A coupon is the periodic interest payment a bond issuer makes to the bondholder. It is calculated as the face value multiplied by the coupon rate, divided by the payment frequency. The term originates from physical bond certificates that had detachable coupons.
The coupon rate is fixed at issuance and based on face value. Current yield divides the annual coupon by the market price (which changes). YTM accounts for both coupon income and capital gain/loss over the remaining life of the bond.
YTM differs when the bond trades above or below par. If you buy at a discount, your YTM exceeds the coupon rate because you receive both coupons and a capital gain. At a premium, YTM is lower because you lose money on the price difference at maturity.

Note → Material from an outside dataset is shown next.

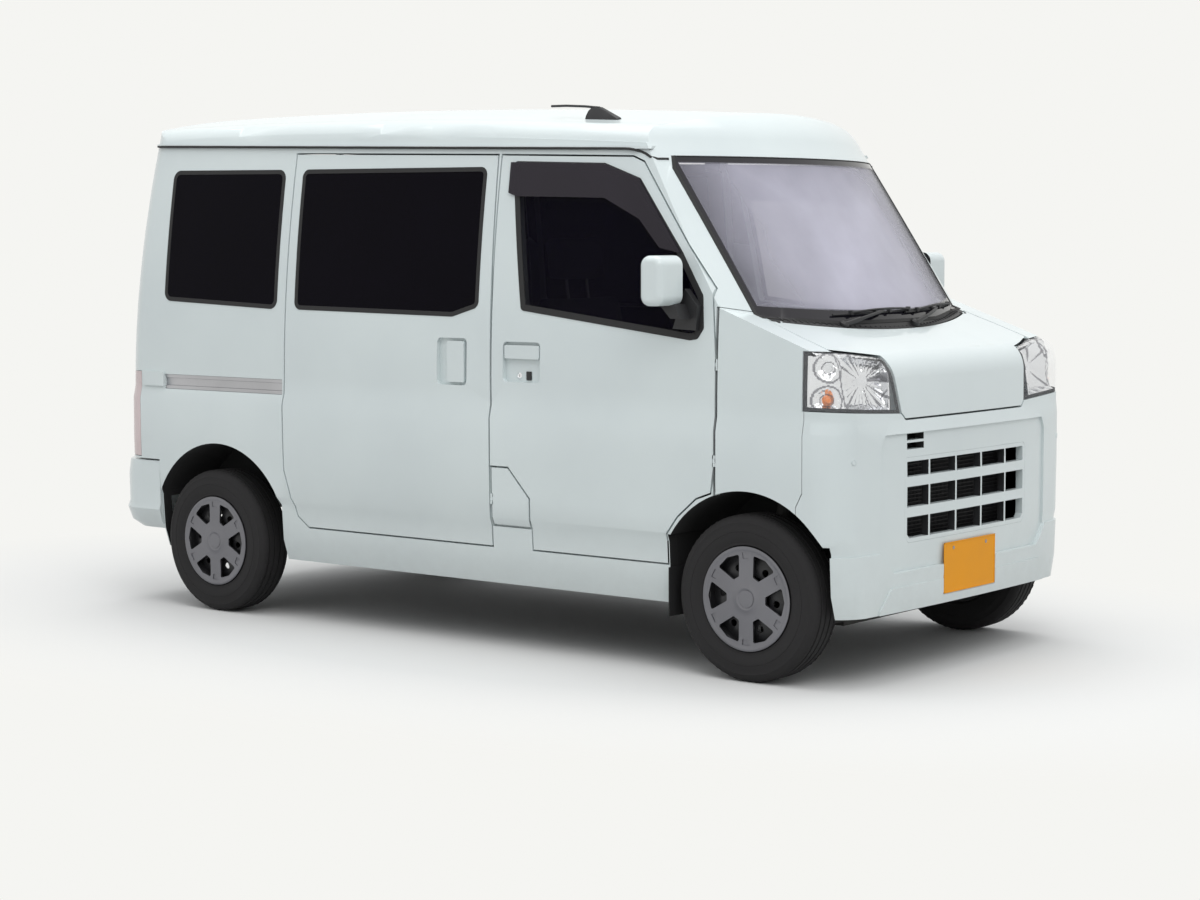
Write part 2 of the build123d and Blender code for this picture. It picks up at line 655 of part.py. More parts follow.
lid_pivot = (254.0, -734.0, 520.0)
leaf, fixed, pocket = pivot(lid_pivot, (0, 0, 1), (1, 0, 0), 1, fixed_web=False)
fuel_lid = (lid - pocket) + leaf
for z in (508, 532):
    fixed = fixed + block(250.5, 254.5, -734, -686, z - 6, z + 6)
side_frame_right = (side_frame_right - pocket) + fixed

# Mirrors, antenna, flaps, plates
mirror_left = flip(mirror_right)
antenna_base = block(490, 631, -512, -488, 1780, 1872) - outer_form
antenna_base = max(antenna_base.solids(), key=lambda solid: solid.center().Z)
antenna_rod = along(-500, 1866, 5, 330, 500)
roof_antenna = antenna_base + antenna_rod
front_flap = block(1004.3, 1008.3, -728, -600, 184, 345)
mud_flaps = both(front_flap)
plate_pocket = block(1694, 1700, -168, 168, 252, 424)
front_bumper = front_bumper - plate_pocket
front_plate = block(1694 + seat_gap, 1696, -165, 165, 255, 420)
rear_plate = block(-1659, -1657.3, -165, 165, 640, 805)
rear_wiper = block(-1664, -1654, -140, 300, 1190, 1204) + block(-1664, -1640, -150, -122, 1100, 1206)
rear_wiper = rear_wiper - outer_form

# Wheels, built on the axle line and turned to face outwards along -Y
def wheel_ring(points):
    with BuildSketch(Plane.YZ) as sketch:
        with BuildLine():
            Polyline(*points, close=True)
        make_face()
    return revolve(sketch.sketch, Axis.Y, 360)


half_tyre = tyre_width / 2
tyre = wheel_ring([
    (-57.1, rim_radius + 0.3), (-57.1, rim_flange_radius + 0.8), (-66, 176), (-half_tyre, 210), (-69, 248),
    (-58, tyre_radius - 5), (-44, tyre_radius), (44, tyre_radius), (58, tyre_radius - 5), (69, 248),
    (half_tyre, 210), (66, 176), (57.1, rim_flange_radius + 0.8), (57.1, rim_radius + 0.3),
])
bore = spindle_radius + running_clearance
rim = wheel_ring([
    (57.4, rim_radius), (57.4, rim_flange_radius), (63, rim_flange_radius), (63, 148), (-30, 146), (-30, 30),
    (10, 30), (10, bore), (-36, bore), (-36, 150), (-63, 150), (-63, rim_flange_radius), (-57.4, rim_flange_radius), (-57.4, rim_radius),
])
cover = wheel_ring([
    (-62.9, 151), (-64, cover_radius), (-70, cover_radius), (-72, 158), (-67, 150), (-67, 66), (-71.5, 60), (-71.5, 0),
    (-66, 0), (-66, 54), (-62, 62), (-62, 151),
])
window = Pos(0, -66, 0) * Rot(90, 0, 0) * extrude(make_face(FilletPolyline((-12, 72, 0), (12, 72, 0), (52, 134, 0), (0, 146, 0), (-52, 134, 0), radius=6, close=True)), 20, both=True)
for i in range(6):
    cover = cover - Rot(0, 30 + 60 * i, 0) * window
rim = rim + cover

# Steering knuckle of the right side; the steering line leans inwards
steer_low = Vector(front_axle_x, -600.0, 165.0)
steer_high = Vector(front_axle_x, -485.0, 640.0)
steer_line = (steer_high - steer_low).normalized()


def on_steer(z):
    t = (z - steer_low.Z) / steer_line.Z
    return steer_low + steer_line * t


def steer_rod(radius, z0, z1):
    a = on_steer(z0)
    b = on_steer(z1)
    return Plane(origin=(a + b) / 2, z_dir=steer_line) * Cylinder(radius, (b - a).length)


strut = steer_rod(22, 370, 590)
ball_pin = steer_rod(10, 140, 200)
upright_block = block(front_axle_x - 25, front_axle_x + 25, -616, -572, 180, 330)
upright_arm = block(front_axle_x - 22, front_axle_x + 22, -590, -540, 325, 375)
drum = across(front_axle_x, tyre_radius, 95, -618, -606)
spindle = across(front_axle_x, tyre_radius, spindle_radius, -684, -606)
knuckle_right = strut + ball_pin + upright_block + upright_arm + drum + spindle
knuckle_left = flip(knuckle_right)

# Front suspension
crossmember = block(1235, 1375, -260, 260, 130, 190)
arm_face = make_face(Polyline((1225, -255, 146), (1385, -255, 146), (1332, -600, 146), (1305, -622, 146), (1278, -600, 146), close=True))
arm = extrude(arm_face, amount=16, dir=(0, 0, 1))
arm = arm - steer_rod(10 + running_clearance, 100, 200)
front_suspension = crossmember + arm + flip(arm) + across(1190, 235, 22, -360, 360) + block(1180, 1240, -60, 60, 140, 235)
front_suspension = front_suspension + block(1290, 1320, -300, -240, 188, 399.7) + block(1290, 1320, 240, 300, 188, 399.7)

# Rear axle with leaf springs
with BuildSketch(Plane.XZ) as leaf_sketch:
    with BuildLine():
        ThreePointArc((-1600, 392), (rear_axle_x, 301), (-690, 392))
        Line((-690, 392), (-690, 408))
        ThreePointArc((-690, 408), (rear_axle_x, 317), (-1600, 408))
        Line((-1600, 408), (-1600, 392))
    make_face()
spring = Pos(0, -405, 0) * extrude(leaf_sketch.sketch, 50)
spring = Pos(0, -spring.center().Y - 430, 0) * spring
axle = across(rear_axle_x, tyre_radius, 36, -600, 600) + Pos(rear_axle_x, 0, tyre_radius) * Sphere(115)
axle = axle + across(rear_axle_x, tyre_radius, spindle_radius, -684, 684)
axle = axle + across(rear_axle_x, tyre_radius, 95, -618, -596) + across(rear_axle_x, tyre_radius, 95, 596, 618)
rear_axle = axle + spring + flip(spring)
nose_rail = block(1150, 1700, -380, -320, 350, 430) & floor_space
floor_pan = floor_pan + nose_rail + flip(nose_rail)
rails = block(-1612, -640, -460, -400, 440, 572)
rails = rails + (block(rear_x, -1600, -460, -400, 440, 550) & bumper_space)
hanger_rear = block(-1610, -1570, -455, -405, 408.3, 445)
hanger_front = block(-720, -680, -455, -405, 408.3, 445)
floor_pan = floor_pan + rails + flip(rails) + hanger_rear + flip(hanger_rear) + hanger_front + flip(hanger_front)
floor_pan = floor_pan + block(1290, 1320, -300, -240, 400, 530) + block(1290, 1320, 240, 300, 400, 530)

# Drive line, tank and exhaust
engine = block(300, 725, -240, 240, 290, 610 - seat_gap) + along(0, 330, 110, -60, 320)
propshaft = along(0, 300, 30, -1028, -60.3)
fuel_tank = fillet(block(-560, 160, -590, -120, 260, 569.7).edges().filter_by(Axis.X), 40)
exhaust = along(250, 330, 22, -700, 300 - seat_gap) + along(250, 330, 75, -560, -120)

# Seats, bench, dashboard and steering wheel
seat_profile = [(860, seat_box_z + seat_gap), (880, 700), (860, 750), (470, 735), (380, 1240), (360, 1420), (270, 1420), (300, 1220), (370, 700), (370, seat_box_z + seat_gap)]
seat = xz_prism(seat_profile, -590, -130)
front_seats = both(seat)
bench_profile = [(-280, load_floor_z + seat_gap), (-270, 760), (-700, 745), (-790, 1180), (-880, 1180), (-800, 700), (-800, load_floor_z + seat_gap)]
rear_bench = xz_prism(bench_profile, -560, 560)
dash_profile = [(1120, 760), (1070, 880), (1085, 985), (1180, 1030), (1359.7, 1060), (1344.1, 800), (1220, 760)]
dashboard = xz_prism(dash_profile, -600, 600) & floor_space
column_foot = Vector(1215.0, -350.0, 860.0)
column_head = Vector(1000.0, -350.0, 1045.0)
column_line = (column_head - column_foot).normalized()
column_plane = Plane(origin=column_head, z_dir=column_line)
column = Plane(origin=(column_foot + column_head) / 2, z_dir=column_line) * Cylinder(28, (column_head - column_foot).length - 30)
shaft = column_plane * Pos(0, 0, -20) * Cylinder(9, 50)
dashboard = dashboard + column + shaft
steering_wheel = column_plane * (
    Torus(178, 14) + Cylinder(34, 26) + Box(356, 30, 12) + Pos(0, 89, 0) * Box(30, 178, 12)
    - Pos(0, 0, -8) * Cylinder(9 + running_clearance, 44)
)

wheel_spots = {
    "front_right": (front_axle_x, -wheel_y, False), "front_left": (front_axle_x, wheel_y, True),
    "rear_right": (rear_axle_x, -wheel_y, False), "rear_left": (rear_axle_x, wheel_y, True),
}
nodes = {
    "roof": roof,
    "side_frame_right": side_frame_right,
    "side_frame_left": side_frame_left,
    "front_fenders": group(front_fenders),
    "front_bumper": front_bumper,
    "grille": grille,
    "rear_bumper": rear_bumper,
    "windscreen": windscreen,
    "cowl_panel": cowl_panel,
    "floor_pan": floor_pan,
    "engine": engine,
    "propshaft": propshaft,
    "fuel_tank": fuel_tank,
    "exhaust": exhaust,
    "rear_axle": rear_axle,
    "front_suspension": front_suspension,
    "dashboard": dashboard,
    "front_seats": group(front_seats),
    "rear_bench": rear_bench,
    "headlamps": group(headlamps),
    "headlamp_lenses": group(headlamp_lenses),
    "tail_lamps": group(tail_lamps),
    "sliding_door_right": sliding_right,
    "sliding_door_left": sliding_left,
    "side_glass": group(side_glass),
    "door_rails": group(door_rails),
    "mud_flaps": group(mud_flaps),
    "front_wipers": group(wipers),
    "front_plate": front_plate,
    "roof_antenna": roof_antenna,
    "bonnet": bonnet,
    "front_door_right": door_right,
    "front_door_left": door_left,
    "front_door_glass_right": front_door_pane,
    "front_door_glass_left": flip(front_door_pane),
    "door_mirror_right": mirror_right,
    "door_mirror_left": mirror_left,
    "rain_visor_right": visor,
    "rain_visor_left": flip(visor),
    "tailgate": tailgate,
    "tailgate_glass": tailgate_glass,
    "rear_plate": rear_plate,
    "rear_wiper": rear_wiper,
    "fuel_lid": fuel_lid,
    "knuckle_right": knuckle_right,
    "knuckle_left": knuckle_left,
    "steering_wheel": steering_wheel,
}
for place, (x, y, left) in wheel_spots.items():
    turn = Rot(0, 0, 180) if left else Rot(0, 0, 0)
    nodes["tyre_" + place] = Pos(x, y, tyre_radius) * turn * tyre
    nodes["rim_" + place] = Pos(x, y, tyre_radius) * turn * rim

for name, shape in nodes.items():
    export_step(shape, "parts/" + name + ".step")
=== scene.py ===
import bpy
import bmesh
import json
import math
from mathutils import Matrix, Vector


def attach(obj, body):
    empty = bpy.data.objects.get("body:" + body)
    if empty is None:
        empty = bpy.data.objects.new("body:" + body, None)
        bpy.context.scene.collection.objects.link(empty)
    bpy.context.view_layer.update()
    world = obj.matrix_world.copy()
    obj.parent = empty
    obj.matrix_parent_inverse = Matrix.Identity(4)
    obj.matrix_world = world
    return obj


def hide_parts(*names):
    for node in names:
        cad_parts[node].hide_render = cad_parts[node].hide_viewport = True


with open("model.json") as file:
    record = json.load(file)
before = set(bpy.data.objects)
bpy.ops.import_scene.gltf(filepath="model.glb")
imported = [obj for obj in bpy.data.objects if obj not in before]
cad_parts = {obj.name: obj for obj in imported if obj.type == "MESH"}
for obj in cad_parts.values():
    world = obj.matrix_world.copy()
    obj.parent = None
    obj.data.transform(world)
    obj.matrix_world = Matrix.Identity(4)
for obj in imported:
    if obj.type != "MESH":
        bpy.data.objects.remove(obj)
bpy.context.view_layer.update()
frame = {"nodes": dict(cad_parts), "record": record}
scene = bpy.context.scene
print("frame loaded")

# one long lens, low at the front right corner; metres, degrees and millimetres
cameraPlace = {
    "x": 5.67376, "y": -6.94922, "z": 1.40582, "yaw": 128.5092, "pitch": -4.99638, "roll": -0.15209,
    "lens": 72.807, "sensor": 36, "farEnd": 200,
}


def addPiece(name, data):
    piece = bpy.data.objects.new(name, data)
    scene.collection.objects.link(piece)
    return piece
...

More frequent payments result in slightly higher effective yield due to reinvestment opportunities. A 5% coupon paid semi-annually has a higher effective annual yield than 5% paid annually, because you can reinvest the mid-year payment.
Accrued interest is the coupon income earned since the last payment date. When you buy a bond between payment dates, you pay the seller the accrued interest in addition to the market price. You recover this amount when the next coupon is paid.
Yes, for most bonds. Corporate bond coupons are taxed as ordinary income. Treasury bond coupons are exempt from state/local tax but subject to federal tax. Municipal bond coupons are typically exempt from federal tax and sometimes state tax.